We’re a bit behind the lectionary in family worship, so tonight we just got to the assassination of Abner by Joab in 2 Samuel 3. Joab avenged his brother Asahel, whom Abner had killed with the thrust of a spear-haft after the bloodsport contest in 2 Samuel 2. Joab stabs Abner in the stomach, the same location, in much the same way that Ehud killed Eglon in Judges. The chapter provoked several thoughts for me and the older kids.
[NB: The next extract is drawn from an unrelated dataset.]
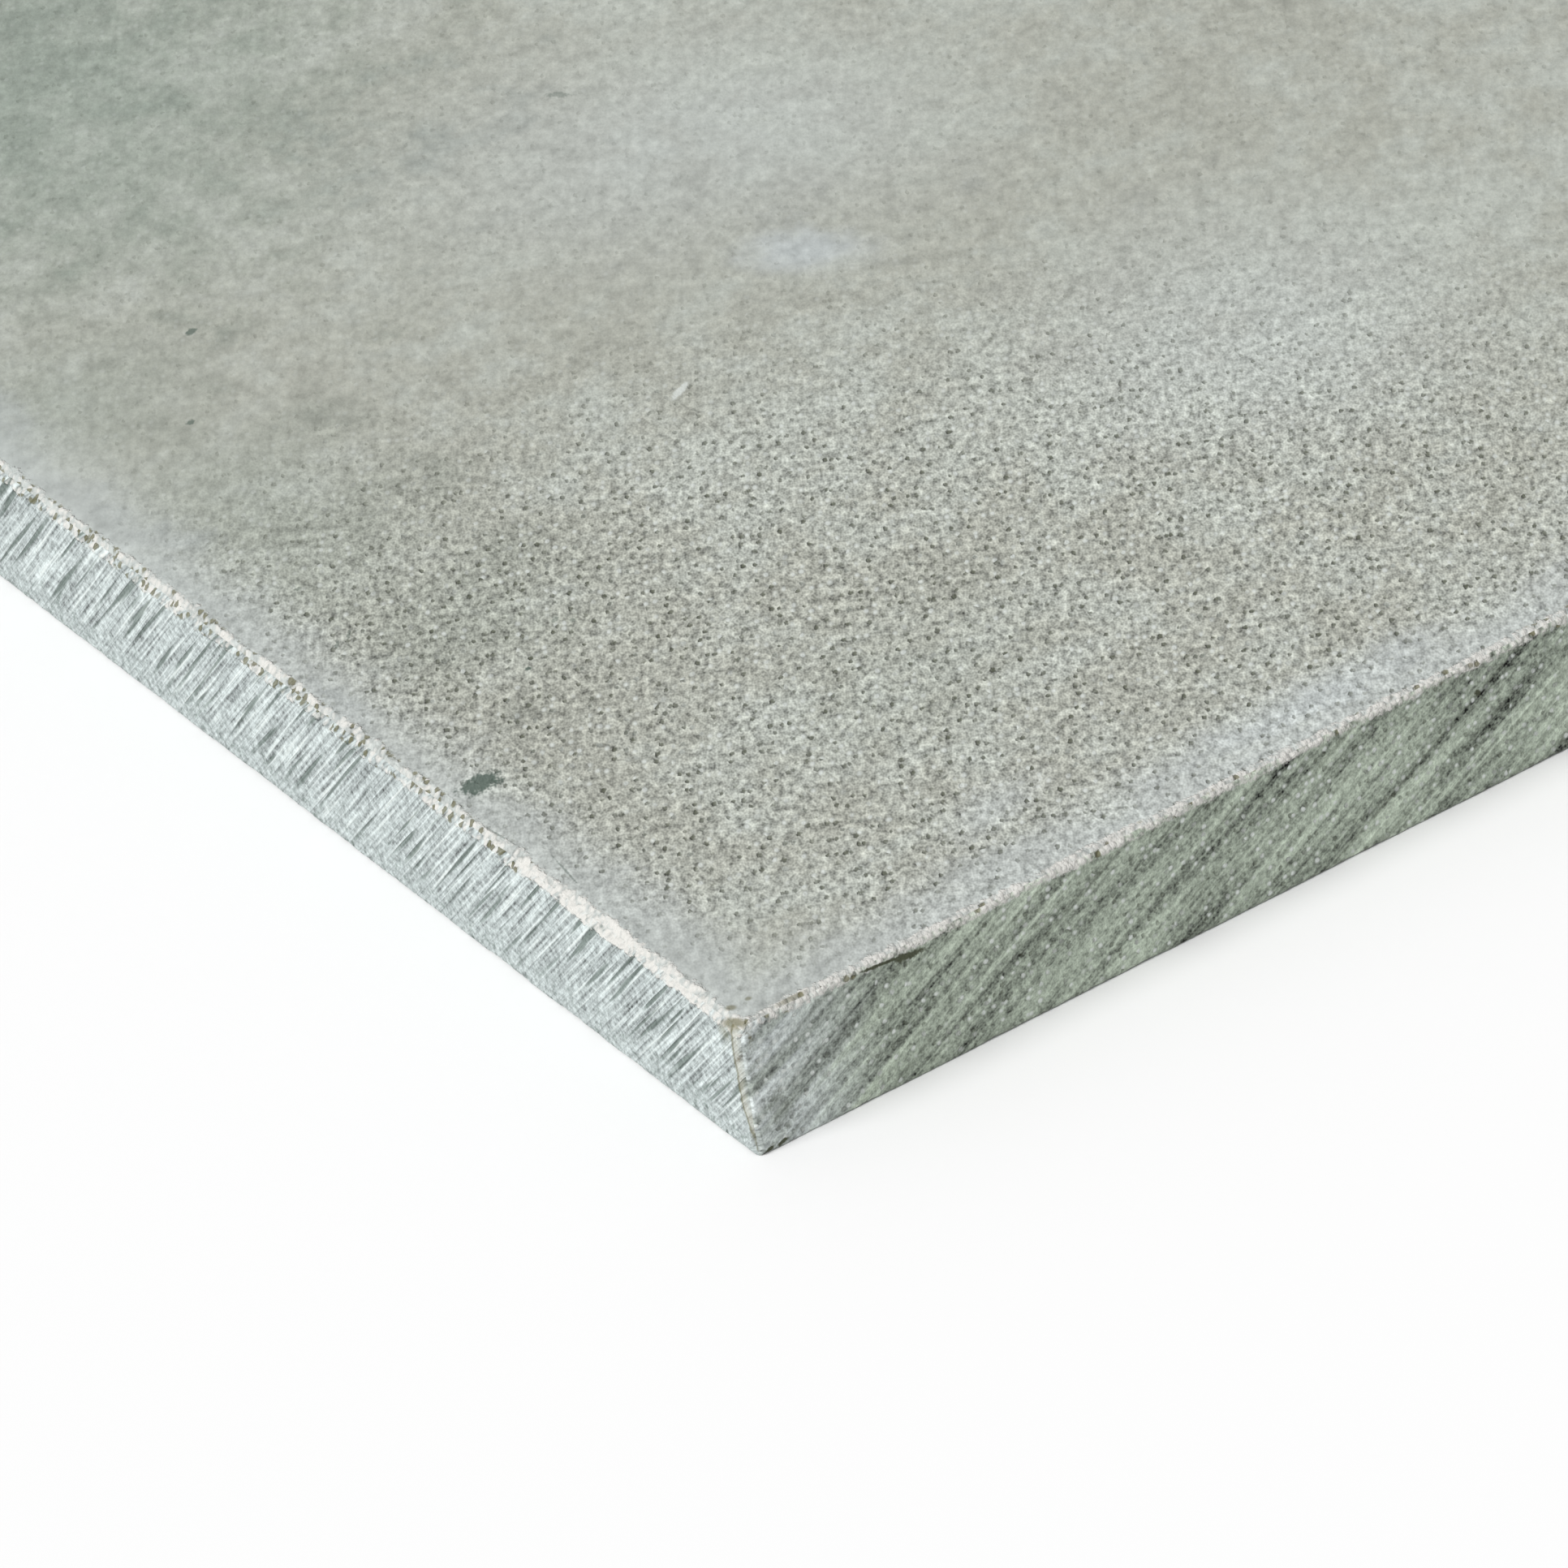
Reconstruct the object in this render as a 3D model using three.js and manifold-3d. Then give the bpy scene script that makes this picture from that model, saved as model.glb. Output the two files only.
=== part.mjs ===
// A fibre cement sheet: one flat slab of pressed, cured board, sawn square on all four sides
// and lying on its back. Lengths are in millimetres and +Z is up. The origin is at the middle
// of the back, X runs along the long sides and Y along the short ends.

import * as THREE from "three";
import { mergeVertices } from "three/addons/utils/BufferGeometryUtils.js";
import Module from "manifold-3d";

// Driving dimensions
const SHEET_LENGTH = 1200;
const SHEET_WIDTH = 800;
const SHEET_THICKNESS = 12;
const END_ARRIS = 0.9; // the crumbled edge that the cross cut leaves between an end and the face
const SIDE_ARRIS = 0.45; // the finer one that the rip cut leaves between a long side and the face
const BACK_ARRIS = 0.25; // the finest one, all round the back
const CORNER_BREAK = 0.5; // how far each upright corner is knocked off along both sides
const CUT_OVERRUN = 5; // how far a cutting solid reaches past the sheet

const CEMENT_COLOUR = 0xaeb1a9;
const CEMENT_ROUGHNESS = 0.9;

const wasm = await Module();
wasm.setup();

function solidFrom(geometry) {
  geometry.deleteAttribute("normal");
  geometry.deleteAttribute("uv");
  const merged = mergeVertices(geometry);
  return new wasm.Manifold(
    new wasm.Mesh({
      numProp: 3,
      vertProperties: merged.getAttribute("position").array,
      triVerts: new Uint32Array(merged.index.array),
    }),
  );
}

function geometryFrom(solid) {
  const mesh = solid.getMesh();
  const geometry = new THREE.BufferGeometry();
  geometry.setAttribute("position", new THREE.BufferAttribute(mesh.vertProperties, 3));
  geometry.setIndex(new THREE.BufferAttribute(mesh.triVerts, 1));
  return geometry;
}

// The plan of the sheet: a rectangle with its four corners knocked off.
function planOutline() {
  const [x, y, cut] = [SHEET_LENGTH / 2, SHEET_WIDTH / 2, CORNER_BREAK];
  const plan = new THREE.Shape();
  plan.moveTo(-x + cut, -y);
  plan.lineTo(x - cut, -y);
  plan.lineTo(x, -y + cut);
  plan.lineTo(x, y - cut);
  plan.lineTo(x - cut, y);
  plan.lineTo(-x + cut, y);
  plan.lineTo(-x, y - cut);
  plan.lineTo(-x, -y + cut);
  plan.closePath();
  return plan;
}

// A section across the sheet, square at the sides, with an arris at the face and at the back.
function crossSection(span, faceArris) {
  const [half, top] = [span / 2, SHEET_THICKNESS];
  const section = new THREE.Shape();
  section.moveTo(-half + BACK_ARRIS, 0);
  section.lineTo(half - BACK_ARRIS, 0);
  section.lineTo(half, BACK_ARRIS);
  section.lineTo(half, top - faceArris);
  section.lineTo(half - faceArris, top);
  section.lineTo(-half + faceArris, top);
  section.lineTo(-half, top - faceArris);
  section.lineTo(-half, BACK_ARRIS);
  section.closePath();
  return section;
}

// A section swept level and centred on the origin. It lies across X and runs along Y.
function sweptAlongY(section, reach) {
  const prism = new THREE.ExtrudeGeometry(section, { depth: reach, bevelEnabled: false });
  prism.translate(0, 0, -reach / 2);
  prism.rotateX(Math.PI / 2);
  return prism;
}

function endToEndPrism() {
  return sweptAlongY(crossSection(SHEET_LENGTH, END_ARRIS), SHEET_WIDTH + 2 * CUT_OVERRUN);
}

function sideToSidePrism() {
  const prism = sweptAlongY(crossSection(SHEET_WIDTH, SIDE_ARRIS), SHEET_LENGTH + 2 * CUT_OVERRUN);
  prism.rotateZ(Math.PI / 2);
  return prism;
}

// The plan raised past the sheet above and below, so that only its upright sides cut.
function planBlock() {
  const block = new THREE.ExtrudeGeometry(planOutline(), {
    depth: SHEET_THICKNESS + 2 * CUT_OVERRUN,
    bevelEnabled: false,
  });
  block.translate(0, 0, -CUT_OVERRUN);
  return block;
}

function buildSheet() {
  const solid = solidFrom(planBlock())
    .intersect(solidFrom(endToEndPrism()))
    .intersect(solidFrom(sideToSidePrism()));
  const cement = new THREE.MeshStandardMaterial({
    color: CEMENT_COLOUR,
    roughness: CEMENT_ROUGHNESS,
    metalness: 0,
  });
  const sheet = new THREE.Mesh(geometryFrom(solid), cement);
  sheet.name = "fibre_cement_sheet";
  return sheet;
}

const panel = new THREE.Group();
panel.name = "fibre_cement_panel";
panel.add(buildSheet());

export default panel;
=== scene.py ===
"""The looks of a fibre cement panel, laid out as a Blender add-on and run as a script.

The panel is one sheet that lies on a pale floor, seen from above at its near corner. Its four
sawn sides carry the marks of the blade, and its arrises are crumbled where the blade passed.
"""

import math

import bmesh
import bpy
from mathutils import Matrix, Vector, noise


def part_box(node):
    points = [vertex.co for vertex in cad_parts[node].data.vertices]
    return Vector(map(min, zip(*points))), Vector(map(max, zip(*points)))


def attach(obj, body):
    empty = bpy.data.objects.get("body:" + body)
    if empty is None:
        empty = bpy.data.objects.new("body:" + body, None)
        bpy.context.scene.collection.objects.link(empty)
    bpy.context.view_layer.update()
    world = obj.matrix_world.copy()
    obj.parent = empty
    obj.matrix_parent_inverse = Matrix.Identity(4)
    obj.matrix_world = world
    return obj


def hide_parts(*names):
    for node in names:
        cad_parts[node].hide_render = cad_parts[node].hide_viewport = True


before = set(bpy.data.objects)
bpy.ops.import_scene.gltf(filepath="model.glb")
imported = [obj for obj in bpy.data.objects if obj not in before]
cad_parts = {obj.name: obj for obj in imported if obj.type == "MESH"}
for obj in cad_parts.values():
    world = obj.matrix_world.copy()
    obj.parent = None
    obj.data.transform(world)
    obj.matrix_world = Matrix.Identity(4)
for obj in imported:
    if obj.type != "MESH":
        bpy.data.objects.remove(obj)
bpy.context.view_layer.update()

bl_info = {
    "name": "Fibre Cement Panel",
    "version": (1, 0, 0),
    "blender": (4, 5, 0),
    "location": "3D View > Sidebar > Cement Panel",
    "description": "Models a sawn fibre cement sheet around its fixed frame and sets its stage",
    "category": "Object",
}

SHEET_NODE = "fibre_cement_sheet"
MM = 0.001
TOUCH = 0.01 * MM  # points closer than this to a face lie on it
PHOTO_WIDTH = 1932

low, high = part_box(SHEET_NODE)
SHEET_SIZE = high - low
SHEET_CENTRE = (high + low) / 2

# The arrises as the solid has them, read where its left end and near side are flat
LEFT_END = [v.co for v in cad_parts[SHEET_NODE].data.vertices if v.co.x < low.x + TOUCH]
NEAR_SIDE = [v.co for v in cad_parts[SHEET_NODE].data.vertices if v.co.y < low.y + TOUCH]
END_ARRIS = high.z - max(co.z for co in LEFT_END)
SIDE_ARRIS = high.z - max(co.z for co in NEAR_SIDE)
BACK_ARRIS = min(co.z for co in LEFT_END) - low.z
CORNER_BREAK = min(co.y for co in LEFT_END) - low.y

# Which way the blade's marks run, as a unit vector in the plane of each cut
END_MARK_SLOPE = math.radians(46)  # from level, rising towards the near corner
SIDE_MARK_SLOPE = math.radians(30)  # from level, rising away from the near corner
END_MARK_STRETCH = 18  # how many times longer than wide the end's marks are
SIDE_MARK_STRETCH = 12  # the same of the side's marks

# The press drew the face's grain out this way, from the near side
GRAIN_DIRECTION = math.radians(56)
GRAIN_STRETCH = 1.5

# How far the fracture's pale crumbs lie beyond the broken arrises
END_DUST = 0.18 * MM
SIDE_DUST = 0.32 * MM
UNBROKEN = -5.0  # the least that the mesh keeps, in millimetres, far outside any fracture

SHARP_ANGLE = math.radians(38)  # mesh edges that turn more than this stay sharp
FLOOR_REACH = 60.0  # metres from the middle of the floor to its sides

FACE, BACK, SAWN_END, SAWN_SIDE = range(4)  # material slots of the sheet


def srgb(red, green, blue):
    """A colour as a screen shows it, from 0 to 255, as the linear values that shaders take."""
    def linear(level):
        share = level / 255
        return share / 12.92 if share <= 0.04045 else ((share + 0.055) / 1.055) ** 2.4
    return (linear(red), linear(green), linear(blue), 1.0)


def length_property(name, description, millimetres):
    return bpy.props.FloatProperty(
        name=name, description=description, default=millimetres * MM, min=0.0, unit="LENGTH", precision=5
    )


def angle_property(name, description, degrees):
    return bpy.props.FloatProperty(
        name=name, description=description, default=math.radians(degrees), unit="ROTATION"
    )


def colour_property(name, description, red, green, blue):
    return bpy.props.FloatVectorProperty(
        name=name, description=description, default=srgb(red, green, blue), size=4, min=0.0, subtype="COLOR"
    )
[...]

One, there is a neat symmetry, not remarked upon by Alter or Leithart in their commentaries: Abner deserts the house of Saul because Ish-Bosheth complains about his sexual relationship with Rizpah, Saul’s concubine. (This is the same Rizpah who acts nobly to keep carrion birds off her sons bodies in 2 Samuel 21 — a ghastly passage that gives us some glimpse of what a tragic fate this noble woman suffered, passing from a royal life in the house of Saul to a makeshift tent on a rock in front of her sons’ corpses.) Abner’s response when faced with Ish-Bosheth’s complaint is to enumerate his benefits to the house of Saul and to ask, nonplussed, ”And you charge me with a fault concerning a woman?” (ותפקד עלי עון האשה היום:)
Shortly thereafter, Abner offers to go over to David’s side, and David welcomes him. The one stipulation he adds is… concerning a woman! He requires Michal, Saul’s daughter, to be returned to him. She, too, is a rather tragic figure. She fell in love with David and saved him from her father, but she will later revile him for his dancing before the ark, and die childless. At the beginning of chapter 3, we find a list of David’s sons by his different wives. Michal is conspicuous by her absence there. Leithart and Alter note that the marriages of David were also political alliances, calculated to outflank the Saulide dynasty. Michal herself, meanwhile, has been given to another man because Saul has treated David “as if he were dead” (Alter). One might wonder why David, with so many wives now, is making a fuss over the one he does not have. But she is, after all, his first wife, and moreover, David refers to her (3:14) as “my wife Michal, whom I betrothed with 100 Philistine foreskins” — a reference to the brideprice, which was a legitimate form of marriage, making her later marriage to Paltiel nothing but adultery, null and void. Nonetheless, this “taking” foreshadows David’s behavior in the case of Bathsheba and Uriah the Hittite.
David’s handling of Joab after the latter’s murder of Abner is very ominous. He dissociates himself from the bloody-minded sons of Zeruiah, of course, but as my daughter Talia put it, that is simply “acting like Pilate” — i.e. washing his hands in order to avoid taking responsibility. The fact is that David, as king, should have punished Joab for murder. But he does not. Why? Because he is dependent on Joab, and because he is inactive and supine in administering justice within his own court and family. Just so, he will fail to punish Amnon, and will incur the frightful consequences. In a similar way, it would have been better for David if he had punished Joab during his ife instead of leaving that dirty job to be finished by Solomon.
A final note: 1 Kings 2:21-22 practically begs us to compare Adonijah’s request for David’s concubine Abishag with Abner’s relations with Saul’s concubine Rizpah in 2 Samuel 3. In both cases, the political dimensions of marriage are obvious to all concerned.